While for some this comes naturally, like with twinkhood, many men aren’t predisposed to certain traits (in this case, weight gain and considerable hirsuteness). Perhaps carelessly, also, these qualities are explicitly associated with masculinity, which is highly valued within the subculture. It’s an ironically artificial standard of masculinity, given how many men naturally don’t meet it.
All this said, it’s difficult to attribute ideas to bears as a group. It’s not like there’s an international organisation for all bears. We found the next best thing, though, in talking to Evan Cannan, President of Sydney’s Harbour City Bears (HCB).
HCB is a not-for-profit community group for hairy gay men, their admirers, and friends. Despite our apprehensions about the bear community idolising a single body-type, Cannan describes HCB as diverse. “You’ve got bears, muscle bears, cubs, otters, chubs, chasers, and just a few other labels… You’ve got your leather bears as well, and then you’ve got your admirers which can be heterosexual couples. We’ve got some female members in the club as well, and I know of two heterosexual couples that are members.”
This diversity is likely a cause of another of HCB’s qualities, one often associated with the bear community in general. It’s been said that bears are simply nicer than their slimmer, smoother, often younger counterparts. “It’s a friendlier environment, it’s not a threatening environment,” Cannan says of HCB, adding that people don’t “feel like they’re that piece of meat in the butcher’s window.” That feeling – a result of the arguably hyper-sexual atmosphere of many gay male venues and events – isn’t an uncommon complaint among gay men, and bears won’t bear it.
The bear community provides something of a safe harbour from the mainstream gay community’s expectations. It’s arguably better than the relative dearth of such community for women, but it remains nonetheless a subculture and a minority within a minority. For those without access to groups like HCB, the hyper-sexual spaces often at the core of gay socialisation remain problematic as ever. In particular, it seems that the centring of sex in these spaces is a large part of the problem.
Talking about that centring of sex means, inevitably, talking about porn. Both Cannan and ATC acknowledge the role of gay porn in shaping the standards and expectations of the community today. One of your faithful reporters did a deep dive into forty years of gay pornographic history, and returned with an explanation of how we got to this point.

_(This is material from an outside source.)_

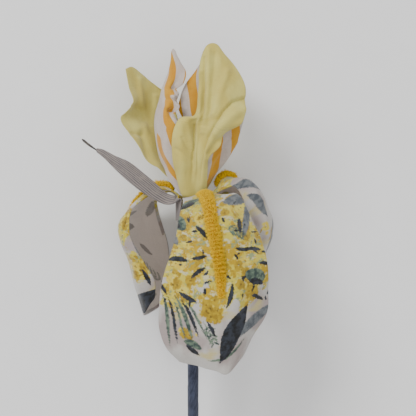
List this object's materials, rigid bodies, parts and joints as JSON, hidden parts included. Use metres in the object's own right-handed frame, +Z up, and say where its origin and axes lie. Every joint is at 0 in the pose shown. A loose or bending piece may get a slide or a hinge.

Here’s the crash course you never knew you needed: from the 1970s onwards, gay pornography experienced major stylistic shifts. Most films transitioned from longer narratives to ignorable framing plots, from dimmer lighting which cast parts of actors’ bodies in shadow to a radiant glare, from insinuating that gay sex is inherently sordid (and using shame to arouse) to taking it for granted, from exponentially briefer cuts (one popular film featured 39 cuts over 1 minute) to more protracted sex scenes, from being viewed in sticky-seated public theatres to sticky-keyboarded home computers, from being a stimulant for cruising to a masturbatory aid.
These earlier techniques are united in that they arouse the viewer through their sense of empathy. According to writer and academic Daniel Harris: “Pornographers believed they were filming two people, not in the act of fucking, but of merging… Sex was supposed to effect a mystical union of lovers whose spiritual integration in the heat of passion was represented aesthetically by actively confusing their bodies…”
In contrast, the techniques widespread today arouse the viewer through their sense of sight. The reasons for this change are many and complex – part technological, part sociological – but the result is that contemporary viewers gets off on how the actors look while fucking, not how they feel. Consider some of the positions seen in any kind of porn: do they look at all comfortable, or do they least obstruct your view of the “right” body parts?
Perhaps the most obvious proof of this is the actors themselves. Body hair exemplifies the issue. Entirely untrimmed pubic hair, once standard in gay porn, is almost a novelty. Hair on many other areas, such as the anus and chest, is usually only kept if it’s sparse or fair. Even more telling is how this is represented in pornographic marketing, where hairlessness is the unmarked norm, while the presence of hairy actors is explicitly flagged in titles and trailers.
Gary*, a gay pornographic actor, has personally felt the effects of this situation. “I’m very hairy but not really beary,” he says, displaying a proclivity for rhyme your reporters think would be a splendidly funny addition to porn. “I started my career not doing anything to [the hair]. One day I tried shaving and I remember at the next shoot, my director was shocked. He said, ‘but that’s what set you apart from my other actors.’”
At face value, this seems like acceptance, but in reality it only adds another limited role to the short list of acceptable parts hairy gay men are permitted to play. Aesthetics are paramount in contemporary gay pornography, and this emphasis flows over into gay community through the hyper-sexual bars and clubs that still form a large portion of gay community spaces. Invisible rules declare body hair acceptable only in certain contexts; as novelty, or within a subculture, or in mutual exclusion with sexual desirability.
These arbitrary limits are real and restrictive, but perhaps the biggest problem is that they are insidious. While gay men’s community might have the established hairy subculture that women’s community craves, it lacks the kind of public dialogue that is afforded to women. Heteronormative standards mean the conversation about gay men’s body hair is suppressed – removed from both the general public’s eye as well as the gay mainstream.The pressures that exist surrounding gay men’s body hair are awful, but even more so is the fact that they so often go without public interrogation. That’s not to say that no-one is talking about it, but the conversation is anything but loud.
It may worth taking a leaf out of Martial’s book. We all know for whom we depilate our assholes (or the rest of our bodies), but perhaps it’s high time that we asked ourselves why.